Verdict: Which System Has the Best Long-Term Prospects?
If longevity is your primary criterion, the Hasselblad 500 series is the clear answer. Its mechanical simplicity, modular architecture, excellent parts support, and the large global community of trained technicians give it the best odds of being functional fifty years from now. The cameras already have a sixty-year track record to reference, and the evidence is unambiguous.
The Mamiya RB67 is a strong second choice, particularly for photographers who plan to use it primarily in studio settings where careful maintenance is practical and the rotating back’s orientation flexibility is genuinely useful. It is more complex than the Hasselblad but shares the leaf shutter advantage and is a solidly engineered instrument.

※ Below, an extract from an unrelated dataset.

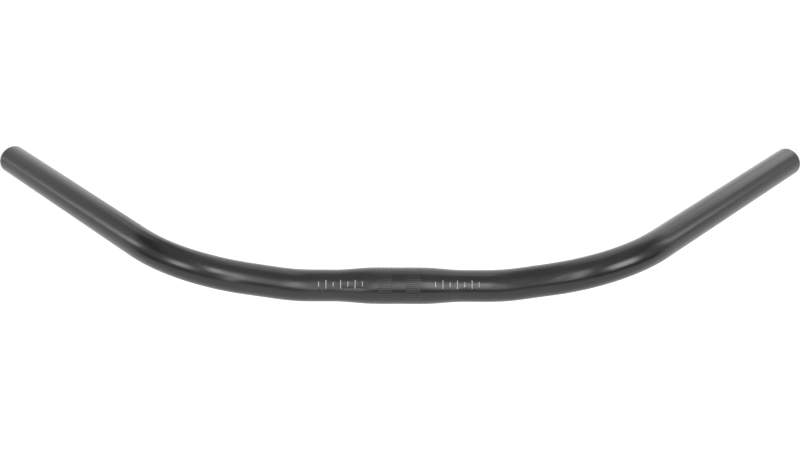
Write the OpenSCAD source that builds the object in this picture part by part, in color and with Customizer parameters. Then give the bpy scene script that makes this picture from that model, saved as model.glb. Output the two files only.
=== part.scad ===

The Pentax 6×7 and 67 are extraordinary cameras that produce exceptional image quality from exceptional lenses — the Pentax 6×7 lens lineup is arguably the finest ever produced for any medium format system — but they demand more diligent maintenance and carry higher long-term service risk, particularly around the film advance mechanism and focal plane shutter. If you already own one, find a technician who specializes in this platform and establish a regular CLA schedule. If you are considering purchasing one, factor service costs into your budget from the outset.
The good news for all three systems is that the resurgence of interest in medium format film photography has brought a new generation of technicians into the field, and parts support — while not infinite — remains better than it was a decade ago. All three cameras, maintained properly, are capable of producing extraordinary work for decades to come.
The Hasselblad, however, remains the benchmark for how a precision mechanical instrument should be designed if the goal is a century of service. That is not an accident. It is architecture.